== What you have to do ==
Reproduce the entries in full, with no changes.

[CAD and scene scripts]
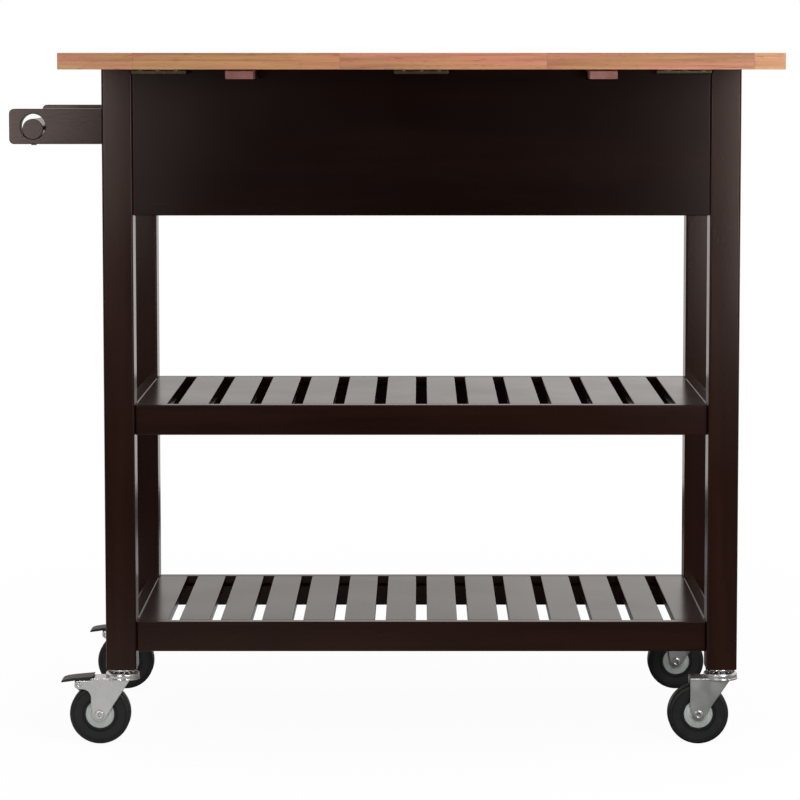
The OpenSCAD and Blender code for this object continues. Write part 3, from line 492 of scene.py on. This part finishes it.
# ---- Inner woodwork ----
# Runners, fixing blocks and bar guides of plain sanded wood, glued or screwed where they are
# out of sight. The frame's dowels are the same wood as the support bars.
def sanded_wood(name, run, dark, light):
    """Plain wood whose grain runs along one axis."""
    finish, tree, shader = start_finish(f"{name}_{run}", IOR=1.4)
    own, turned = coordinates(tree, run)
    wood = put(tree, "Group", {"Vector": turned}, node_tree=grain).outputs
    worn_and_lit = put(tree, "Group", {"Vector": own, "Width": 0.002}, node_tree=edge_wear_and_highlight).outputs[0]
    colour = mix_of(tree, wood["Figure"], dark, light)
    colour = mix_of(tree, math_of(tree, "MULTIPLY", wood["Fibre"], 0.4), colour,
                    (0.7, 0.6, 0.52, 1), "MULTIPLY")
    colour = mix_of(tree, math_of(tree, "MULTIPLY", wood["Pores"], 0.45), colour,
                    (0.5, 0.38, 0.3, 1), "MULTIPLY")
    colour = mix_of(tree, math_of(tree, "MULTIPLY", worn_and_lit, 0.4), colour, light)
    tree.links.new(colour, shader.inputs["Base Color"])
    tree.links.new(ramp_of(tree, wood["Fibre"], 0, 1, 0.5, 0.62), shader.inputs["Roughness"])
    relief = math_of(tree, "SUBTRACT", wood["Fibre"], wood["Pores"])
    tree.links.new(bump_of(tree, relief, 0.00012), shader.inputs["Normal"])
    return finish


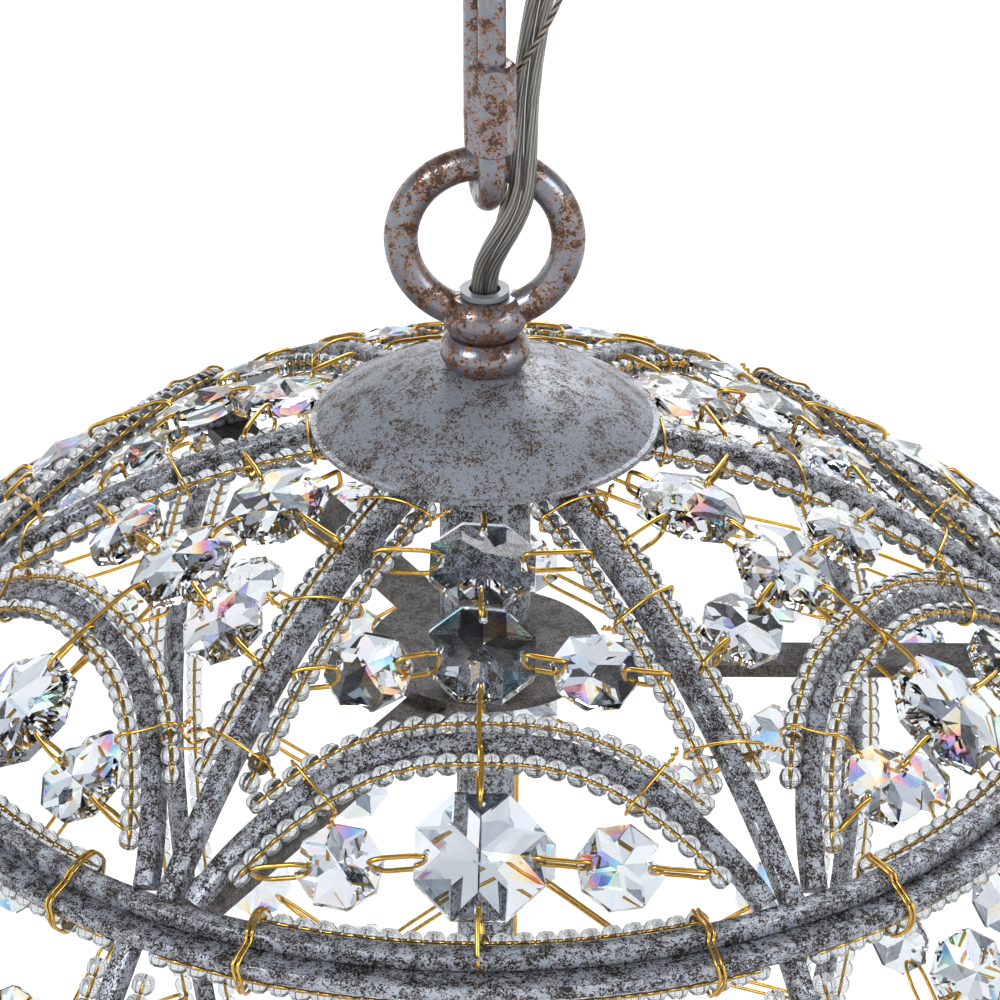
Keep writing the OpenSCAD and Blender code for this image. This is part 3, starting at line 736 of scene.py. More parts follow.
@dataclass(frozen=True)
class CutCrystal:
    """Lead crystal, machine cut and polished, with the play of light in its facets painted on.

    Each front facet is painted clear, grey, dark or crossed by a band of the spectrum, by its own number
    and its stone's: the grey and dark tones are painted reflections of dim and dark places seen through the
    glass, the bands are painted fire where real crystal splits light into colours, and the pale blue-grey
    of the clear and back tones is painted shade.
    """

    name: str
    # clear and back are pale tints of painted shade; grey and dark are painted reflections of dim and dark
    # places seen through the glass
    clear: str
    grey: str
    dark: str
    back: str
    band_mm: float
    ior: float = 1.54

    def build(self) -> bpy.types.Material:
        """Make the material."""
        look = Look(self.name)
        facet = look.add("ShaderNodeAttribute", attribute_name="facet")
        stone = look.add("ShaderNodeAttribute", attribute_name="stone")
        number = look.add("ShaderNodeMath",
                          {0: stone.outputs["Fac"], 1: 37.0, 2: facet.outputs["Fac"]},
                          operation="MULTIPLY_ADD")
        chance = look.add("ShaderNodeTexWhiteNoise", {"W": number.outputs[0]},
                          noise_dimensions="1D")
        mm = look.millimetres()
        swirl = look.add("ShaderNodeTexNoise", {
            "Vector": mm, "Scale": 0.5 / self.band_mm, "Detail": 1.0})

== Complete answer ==
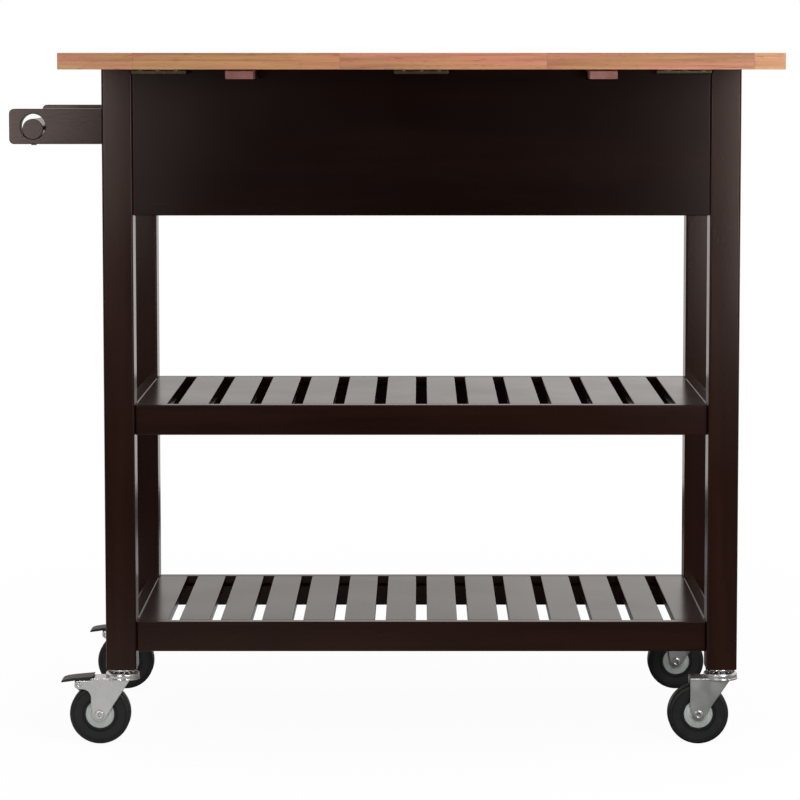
The OpenSCAD and Blender code for this object continues. Write part 3, from line 492 of scene.py on. This part finishes it.
# ---- Inner woodwork ----
# Runners, fixing blocks and bar guides of plain sanded wood, glued or screwed where they are
# out of sight. The frame's dowels are the same wood as the support bars.
def sanded_wood(name, run, dark, light):
    """Plain wood whose grain runs along one axis."""
    finish, tree, shader = start_finish(f"{name}_{run}", IOR=1.4)
    own, turned = coordinates(tree, run)
    wood = put(tree, "Group", {"Vector": turned}, node_tree=grain).outputs
    worn_and_lit = put(tree, "Group", {"Vector": own, "Width": 0.002}, node_tree=edge_wear_and_highlight).outputs[0]
    colour = mix_of(tree, wood["Figure"], dark, light)
    colour = mix_of(tree, math_of(tree, "MULTIPLY", wood["Fibre"], 0.4), colour,
                    (0.7, 0.6, 0.52, 1), "MULTIPLY")
    colour = mix_of(tree, math_of(tree, "MULTIPLY", wood["Pores"], 0.45), colour,
                    (0.5, 0.38, 0.3, 1), "MULTIPLY")
    colour = mix_of(tree, math_of(tree, "MULTIPLY", worn_and_lit, 0.4), colour, light)
    tree.links.new(colour, shader.inputs["Base Color"])
    tree.links.new(ramp_of(tree, wood["Fibre"], 0, 1, 0.5, 0.62), shader.inputs["Roughness"])
    relief = math_of(tree, "SUBTRACT", wood["Fibre"], wood["Pores"])
    tree.links.new(bump_of(tree, relief, 0.00012), shader.inputs["Normal"])
    return finish


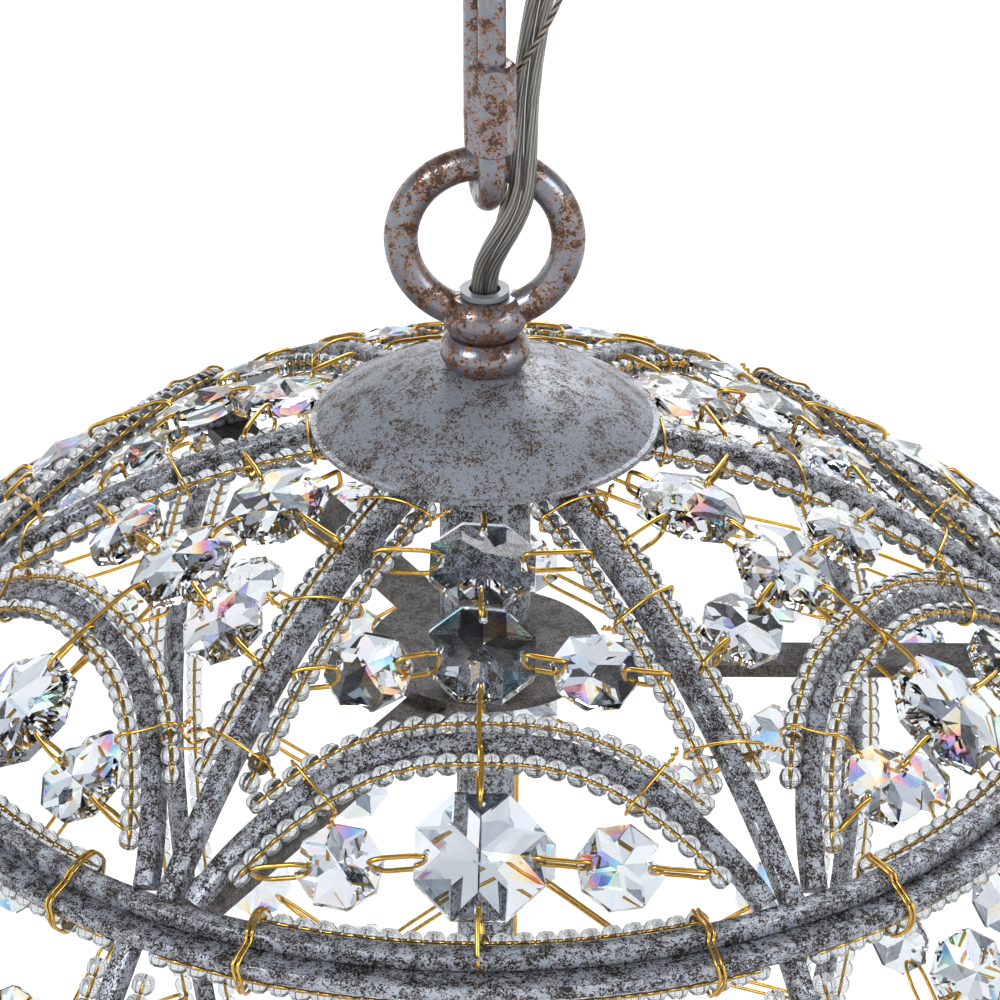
Keep writing the OpenSCAD and Blender code for this image. This is part 3, starting at line 736 of scene.py. More parts follow.
@dataclass(frozen=True)
class CutCrystal:
    """Lead crystal, machine cut and polished, with the play of light in its facets painted on.

    Each front facet is painted clear, grey, dark or crossed by a band of the spectrum, by its own number
    and its stone's: the grey and dark tones are painted reflections of dim and dark places seen through the
    glass, the bands are painted fire where real crystal splits light into colours, and the pale blue-grey
    of the clear and back tones is painted shade.
    """

    name: str
    # clear and back are pale tints of painted shade; grey and dark are painted reflections of dim and dark
    # places seen through the glass
    clear: str
    grey: str
    dark: str
    back: str
    band_mm: float
    ior: float = 1.54

    def build(self) -> bpy.types.Material:
        """Make the material."""
        look = Look(self.name)
        facet = look.add("ShaderNodeAttribute", attribute_name="facet")
        stone = look.add("ShaderNodeAttribute", attribute_name="stone")
        number = look.add("ShaderNodeMath",
                          {0: stone.outputs["Fac"], 1: 37.0, 2: facet.outputs["Fac"]},
                          operation="MULTIPLY_ADD")
        chance = look.add("ShaderNodeTexWhiteNoise", {"W": number.outputs[0]},
                          noise_dimensions="1D")
        mm = look.millimetres()
        swirl = look.add("ShaderNodeTexNoise", {
            "Vector": mm, "Scale": 0.5 / self.band_mm, "Detail": 1.0})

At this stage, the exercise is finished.